----- DATASET CONTENT -----

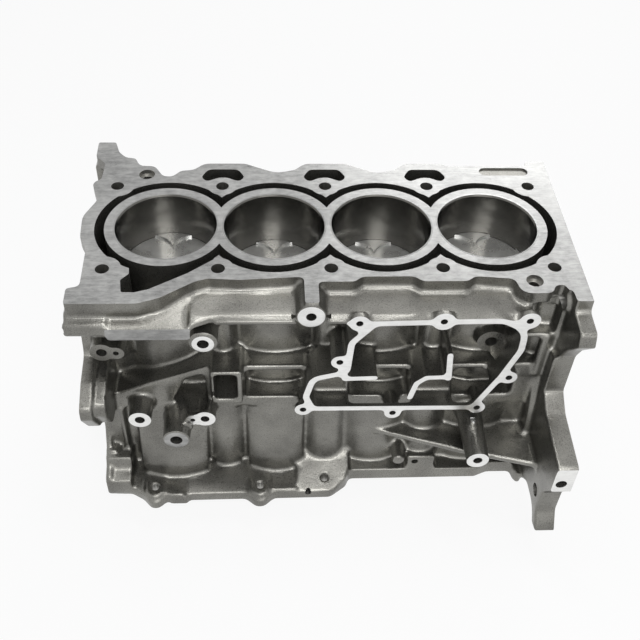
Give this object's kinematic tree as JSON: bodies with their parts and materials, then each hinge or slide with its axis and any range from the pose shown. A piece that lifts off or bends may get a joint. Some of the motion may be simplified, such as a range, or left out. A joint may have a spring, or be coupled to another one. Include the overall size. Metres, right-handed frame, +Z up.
{
  "type": "engine short block",
  "caption": "Open-deck aluminium in-line engine block with iron liners, crankshaft, rods and pistons fitted, ready for its head, sump and timing case.",
  "frame": {"origin": "on the head joint face, on the bore line, midway between the bores", "axes": "+X along the crankshaft to the transmission end, +Y to the drain side, +Z up out of the head joint face"},
  "size_m": [0.4535, 0.3344, 0.2775],
  "materials": {
    "bearing_metal": "satin",
    "bolt_steel": "black oxide",
    "cap_iron": "machined",
    "cast_aluminium": "sand-grained casting with milled faces",
    "crank_iron": "forged, ground journals",
    "liner_iron": "cross-honed",
    "piston_aluminium": "turned",
    "ring_steel": "ground",
    "rod_steel": "forged",
    "seal_rubber": "matt"
  },
  "bodies": {
    "block": {"cylinder_block": "cast_aluminium", "main_cap_bolts": "bolt_steel", "main_shells_upper": "bearing_metal", "main_shells_lower": "bearing_metal", "rear_oil_seal": "seal_rubber", "main_bearing_cap_1": "cap_iron", "main_bearing_cap_2": "cap_iron", "main_bearing_cap_3": "cap_iron", "main_bearing_cap_4": "cap_iron", "main_bearing_cap_5": "cap_iron", "cylinder_liner_1": "liner_iron", "cylinder_liner_2": "liner_iron", "cylinder_liner_3": "liner_iron", "cylinder_liner_4": "liner_iron"},
    "crank": {"crankshaft": "crank_iron"},
    "piston_1": {"piston_1": "piston_aluminium", "piston_rings_1": "ring_steel", "wrist_pin_1": "ring_steel", "circlips_1": "ring_steel"},
    "rod_1": {"connecting_rod_1": "rod_steel", "rod_cap_1": "rod_steel", "rod_bolts_1": "bolt_steel", "rod_shells_1": "bearing_metal"},
    "piston_2": {"piston_2": "piston_aluminium", "piston_rings_2": "ring_steel", "wrist_pin_2": "ring_steel", "circlips_2": "ring_steel"},
    "rod_2": {"connecting_rod_2": "rod_steel", "rod_cap_2": "rod_steel", "rod_bolts_2": "bolt_steel", "rod_shells_2": "bearing_metal"},
    "piston_3": {"piston_3": "piston_aluminium", "piston_rings_3": "ring_steel", "wrist_pin_3": "ring_steel", "circlips_3": "ring_steel"},
    "rod_3": {"connecting_rod_3": "rod_steel", "rod_cap_3": "rod_steel", "rod_bolts_3": "bolt_steel", "rod_shells_3": "bearing_metal"},
    "piston_4": {"piston_4": "piston_aluminium", "piston_rings_4": "ring_steel", "wrist_pin_4": "ring_steel", "circlips_4": "ring_steel"},
    "rod_4": {"connecting_rod_4": "rod_steel", "rod_cap_4": "rod_steel", "rod_bolts_4": "bolt_steel", "rod_shells_4": "bearing_metal"}
  },
  "joints": [
    {"name": "crank_turn", "type": "hinge", "parent": "block", "child": "crank", "pos_m": [0, 0, -0.212], "axis": [-1, 0, 0], "range_deg": [-12, 12]},
    {"name": "rod_swing_1", "type": "hinge", "parent": "crank", "child": "rod_1", "pos_m": [-0.141, 0.04177, -0.20761], "axis": [-1, 0, 0], "range_deg": [-13, 13]},
    {"name": "piston_slide_1", "type": "slide", "parent": "block", "child": "piston_1", "axis": [0, 0, 1], "range_m": [-0.0095, 0.0095]},
    {"name": "rod_swing_2", "type": "hinge", "parent": "crank", "child": "rod_2", "pos_m": [-0.047, -0.04177, -0.21639], "axis": [-1, 0, 0], "range_deg": [-13, 13]},
    {"name": "piston_slide_2", "type": "slide", "parent": "block", "child": "piston_2", "axis": [0, 0, 1], "range_m": [-0.0095, 0.0095]},
    {"name": "rod_swing_3", "type": "hinge", "parent": "crank", "child": "rod_3", "pos_m": [0.047, -0.04177, -0.21639], "axis": [-1, 0, 0], "range_deg": [-13, 13]},
    {"name": "piston_slide_3", "type": "slide", "parent": "block", "child": "piston_3", "axis": [0, 0, 1], "range_m": [-0.0095, 0.0095]},
    {"name": "rod_swing_4", "type": "hinge", "parent": "crank", "child": "rod_4", "pos_m": [0.141, 0.04177, -0.20761], "axis": [-1, 0, 0], "range_deg": [-13, 13]},
    {"name": "piston_slide_4", "type": "slide", "parent": "block", "child": "piston_4", "axis": [0, 0, 1], "range_m": [-0.0095, 0.0095]}
  ],
  "couplings": [
    {"joint": "rod_swing_1", "follows": "crank_turn", "ratio": -1.0329},
    {"joint": "piston_slide_1", "follows": "crank_turn", "m_per_rad": -0.043142},
    {"joint": "rod_swing_2", "follows": "crank_turn", "ratio": -0.96715},
    {"joint": "piston_slide_2", "follows": "crank_turn", "m_per_rad": 0.040398},
    {"joint": "rod_swing_3", "follows": "crank_turn", "ratio": -0.96715},
    {"joint": "piston_slide_3", "follows": "crank_turn", "m_per_rad": 0.040398},
    {"joint": "rod_swing_4", "follows": "crank_turn", "ratio": -1.0329},
    {"joint": "piston_slide_4", "follows": "crank_turn", "m_per_rad": -0.043142}
  ]
}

-----

*CHALLENGE*
Make an exact copy of every line in the data.

*RESPONSE BELOW*
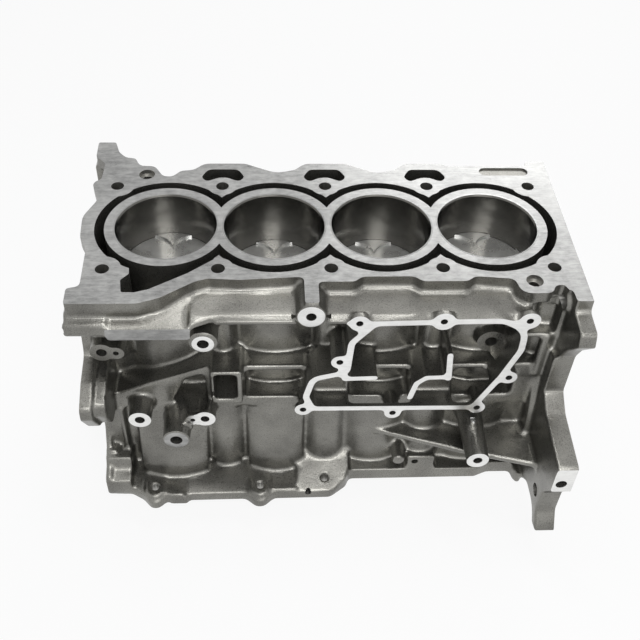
Give this object's kinematic tree as JSON: bodies with their parts and materials, then each hinge or slide with its axis and any range from the pose shown. A piece that lifts off or bends may get a joint. Some of the motion may be simplified, such as a range, or left out. A joint may have a spring, or be coupled to another one. Include the overall size. Metres, right-handed frame, +Z up.
{
  "type": "engine short block",
  "caption": "Open-deck aluminium in-line engine block with iron liners, crankshaft, rods and pistons fitted, ready for its head, sump and timing case.",
  "frame": {"origin": "on the head joint face, on the bore line, midway between the bores", "axes": "+X along the crankshaft to the transmission end, +Y to the drain side, +Z up out of the head joint face"},
  "size_m": [0.4535, 0.3344, 0.2775],
  "materials": {
    "bearing_metal": "satin",
    "bolt_steel": "black oxide",
    "cap_iron": "machined",
    "cast_aluminium": "sand-grained casting with milled faces",
    "crank_iron": "forged, ground journals",
    "liner_iron": "cross-honed",
    "piston_aluminium": "turned",
    "ring_steel": "ground",
    "rod_steel": "forged",
    "seal_rubber": "matt"
  },
  "bodies": {
    "block": {"cylinder_block": "cast_aluminium", "main_cap_bolts": "bolt_steel", "main_shells_upper": "bearing_metal", "main_shells_lower": "bearing_metal", "rear_oil_seal": "seal_rubber", "main_bearing_cap_1": "cap_iron", "main_bearing_cap_2": "cap_iron", "main_bearing_cap_3": "cap_iron", "main_bearing_cap_4": "cap_iron", "main_bearing_cap_5": "cap_iron", "cylinder_liner_1": "liner_iron", "cylinder_liner_2": "liner_iron", "cylinder_liner_3": "liner_iron", "cylinder_liner_4": "liner_iron"},
    "crank": {"crankshaft": "crank_iron"},
    "piston_1": {"piston_1": "piston_aluminium", "piston_rings_1": "ring_steel", "wrist_pin_1": "ring_steel", "circlips_1": "ring_steel"},
    "rod_1": {"connecting_rod_1": "rod_steel", "rod_cap_1": "rod_steel", "rod_bolts_1": "bolt_steel", "rod_shells_1": "bearing_metal"},
    "piston_2": {"piston_2": "piston_aluminium", "piston_rings_2": "ring_steel", "wrist_pin_2": "ring_steel", "circlips_2": "ring_steel"},
    "rod_2": {"connecting_rod_2": "rod_steel", "rod_cap_2": "rod_steel", "rod_bolts_2": "bolt_steel", "rod_shells_2": "bearing_metal"},
    "piston_3": {"piston_3": "piston_aluminium", "piston_rings_3": "ring_steel", "wrist_pin_3": "ring_steel", "circlips_3": "ring_steel"},
    "rod_3": {"connecting_rod_3": "rod_steel", "rod_cap_3": "rod_steel", "rod_bolts_3": "bolt_steel", "rod_shells_3": "bearing_metal"},
    "piston_4": {"piston_4": "piston_aluminium", "piston_rings_4": "ring_steel", "wrist_pin_4": "ring_steel", "circlips_4": "ring_steel"},
    "rod_4": {"connecting_rod_4": "rod_steel", "rod_cap_4": "rod_steel", "rod_bolts_4": "bolt_steel", "rod_shells_4": "bearing_metal"}
  },
  "joints": [
    {"name": "crank_turn", "type": "hinge", "parent": "block", "child": "crank", "pos_m": [0, 0, -0.212], "axis": [-1, 0, 0], "range_deg": [-12, 12]},
    {"name": "rod_swing_1", "type": "hinge", "parent": "crank", "child": "rod_1", "pos_m": [-0.141, 0.04177, -0.20761], "axis": [-1, 0, 0], "range_deg": [-13, 13]},
    {"name": "piston_slide_1", "type": "slide", "parent": "block", "child": "piston_1", "axis": [0, 0, 1], "range_m": [-0.0095, 0.0095]},
    {"name": "rod_swing_2", "type": "hinge", "parent": "crank", "child": "rod_2", "pos_m": [-0.047, -0.04177, -0.21639], "axis": [-1, 0, 0], "range_deg": [-13, 13]},
    {"name": "piston_slide_2", "type": "slide", "parent": "block", "child": "piston_2", "axis": [0, 0, 1], "range_m": [-0.0095, 0.0095]},
    {"name": "rod_swing_3", "type": "hinge", "parent": "crank", "child": "rod_3", "pos_m": [0.047, -0.04177, -0.21639], "axis": [-1, 0, 0], "range_deg": [-13, 13]},
    {"name": "piston_slide_3", "type": "slide", "parent": "block", "child": "piston_3", "axis": [0, 0, 1], "range_m": [-0.0095, 0.0095]},
    {"name": "rod_swing_4", "type": "hinge", "parent": "crank", "child": "rod_4", "pos_m": [0.141, 0.04177, -0.20761], "axis": [-1, 0, 0], "range_deg": [-13, 13]},
    {"name": "piston_slide_4", "type": "slide", "parent": "block", "child": "piston_4", "axis": [0, 0, 1], "range_m": [-0.0095, 0.0095]}
  ],
  "couplings": [
    {"joint": "rod_swing_1", "follows": "crank_turn", "ratio": -1.0329},
    {"joint": "piston_slide_1", "follows": "crank_turn", "m_per_rad": -0.043142},
    {"joint": "rod_swing_2", "follows": "crank_turn", "ratio": -0.96715},
    {"joint": "piston_slide_2", "follows": "crank_turn", "m_per_rad": 0.040398},
    {"joint": "rod_swing_3", "follows": "crank_turn", "ratio": -0.96715},
    {"joint": "piston_slide_3", "follows": "crank_turn", "m_per_rad": 0.040398},
    {"joint": "rod_swing_4", "follows": "crank_turn", "ratio": -1.0329},
    {"joint": "piston_slide_4", "follows": "crank_turn", "m_per_rad": -0.043142}
  ]
}